Robust and Rotation-Equivariant Contrastive Learning

IEEE Trans Neural Netw Learn Syst. 2023 Feb 16:PP. doi: 10.1109/TNNLS.2023.3243258. Online ahead of print.

Abstract

Contrastive learning (CL) methods achieve great success by learning the invariant representation from various transformations. However, rotation transformations are considered harmful to CL and are rarely used, which results in failure when the objects show unseen orientations. This article proposes a representation focus shift network (RefosNet), which adds the rotation transformations to CL methods to improve the robustness of representation. First, the RefosNet constructs the rotation-equivariant mapping between the features of the original image and the rotated ones. Then, the RefosNet learns semantic-invariant representations (SIRs) based on explicitly decoupling the rotation-invariant features and the rotation-equivariant features. Moreover, an adaptive gradient passivation strategy is introduced to gradually shift the representation focus to invariant representations. This strategy can prevent catastrophic forgetting of the rotation equivariance, which is beneficial to the generalization of representations in both seen and unseen orientations. We adapt the baseline methods (i.e.", SimCLR" and "momentum contrast (MoCo) v2") to work with RefosNet to verify the performance. Extensive experimental results show that our method achieves significant improvements on the task of recognition.
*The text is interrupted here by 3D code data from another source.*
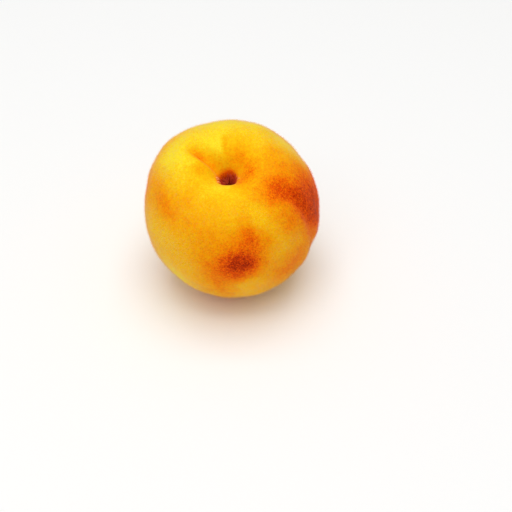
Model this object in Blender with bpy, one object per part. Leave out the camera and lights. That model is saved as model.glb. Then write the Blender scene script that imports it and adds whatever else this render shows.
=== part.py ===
"""A ripe yellow peach as picked, lying on a table on its own small flat spot.

The fruit is one solid: a plump body of revolution that is pressed and swollen by formulas
into its cheeks, its suture, the creased funnel at the stem end with the torn stem's socket
in it, and the dimple with its dry point at the far end.
"""

import math

import bmesh
import bpy
from mathutils import Matrix, Vector

MM = 0.001

# In the fruit's own frame +Z runs out of the stem end, and longitude 0 is on +X and 90 on +Y.
# Lengths are in millimetres. Angles are in degrees, and polar angles start at the stem end.

# Body
HALF_WIDTH = 34.6
HALF_HEIGHT = 34.2
FULLNESS = 2.18  # 2 is an ellipse, and more fills the shoulders out
TAPER = 0.030  # the stem end is this share wider than the middle, and the far end narrower
OVAL = 0.45  # the middle's radius along Y less its radius along X

# Funnel at the stem end, and the socket that the stem was pulled from
FUNNEL_DEPTH = 8.4
FUNNEL_RADIUS = 10.6
FUNNEL_FALL = 1.9  # how sharply the funnel ends at its rim
THROAT_DEPTH = 5.4
THROAT_RADIUS = 4.5
SOCKET_DEPTH = 2.8
SOCKET_MOUTH = 3.8
SOCKET_FLOOR = 1.2
SOCKET_SQUARE = 3.0  # the power of its outline on the side at longitude -90, where a circle has 2
SOCKET_FLAT = 1.07  # how much closer to the middle that side lies
FIBRES = 11  # torn fibres that stand out down the socket's wall
FIBRE_RELIEF = 0.30
FIBRE_TWIST = 1.7  # radians of a fibre's wave that it sways to each side
FIBRE_SWAY = 1.9  # radians of sway a millimetre
FIBRE_ENDS = (0.6, 1.6)  # radii between which they rise from the socket's floor

# Dimple at the far end, with the dry point of the flower in it
DIMPLE_DEPTH = 1.7
DIMPLE_RADIUS = 5.2
POINT_HEIGHT = 1.1
POINT_RADIUS = 0.9

# Suture: a groove with soft lips, from the funnel to the dimple
SUTURE = -24.0
SUTURE_DEPTH = 0.8
SUTURE_WIDTHS = (2.5, 4.4)
SUTURE_STARTS = (16.0, 34.0)
SUTURE_EASES = (55.0, 125.0)  # polar angles between which it widens and grows shallower
SUTURE_ENDS = (160.0, 175.0)
SUTURE_LOSS = 0.45  # the share of its depth that it loses where it eases
LIP_SHARE = 0.35  # a lip's height as a share of the groove's depth
LIP_AWAY = 1.7  # its distance and its half-width as shares of the groove's half-width
LIP_WIDTH = 1.05

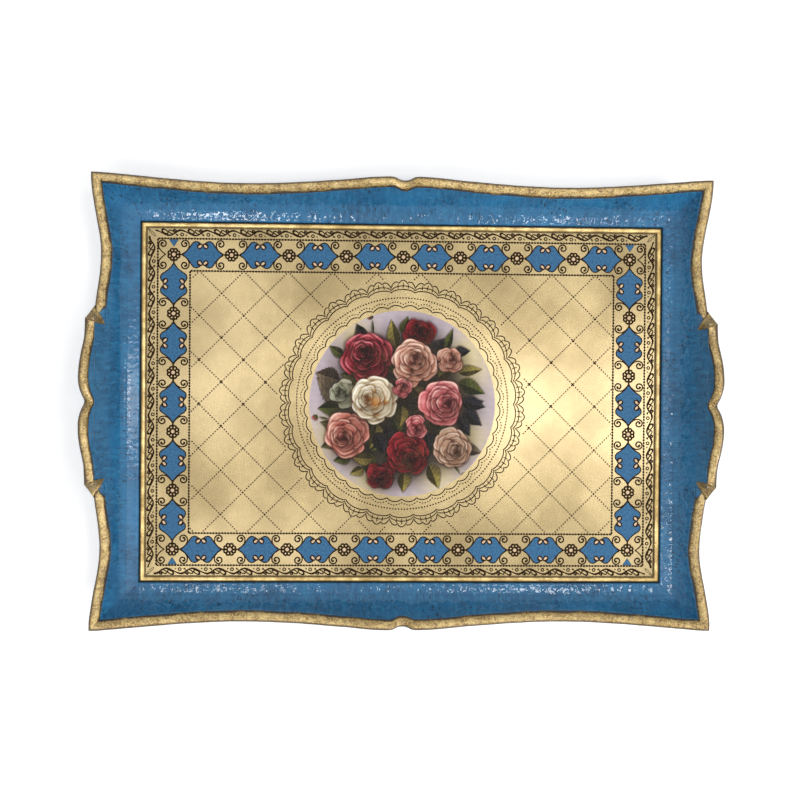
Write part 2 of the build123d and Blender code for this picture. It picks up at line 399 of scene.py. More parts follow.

On ObjectNet-13 with unseen orientations, RefosNet gains 7.12% in terms of classification accuracy compared with SimCLR. On datasets in seen orientation, the performance improves by 5.5% on ImageNet-100, 7.29% on STL10, and 1.93% on CIFAR10. In addition, RefosNet has strong generalization on Place205, PASCAL VOC, and Caltech 101. Our method has also achieved satisfactory results in image retrieval tasks.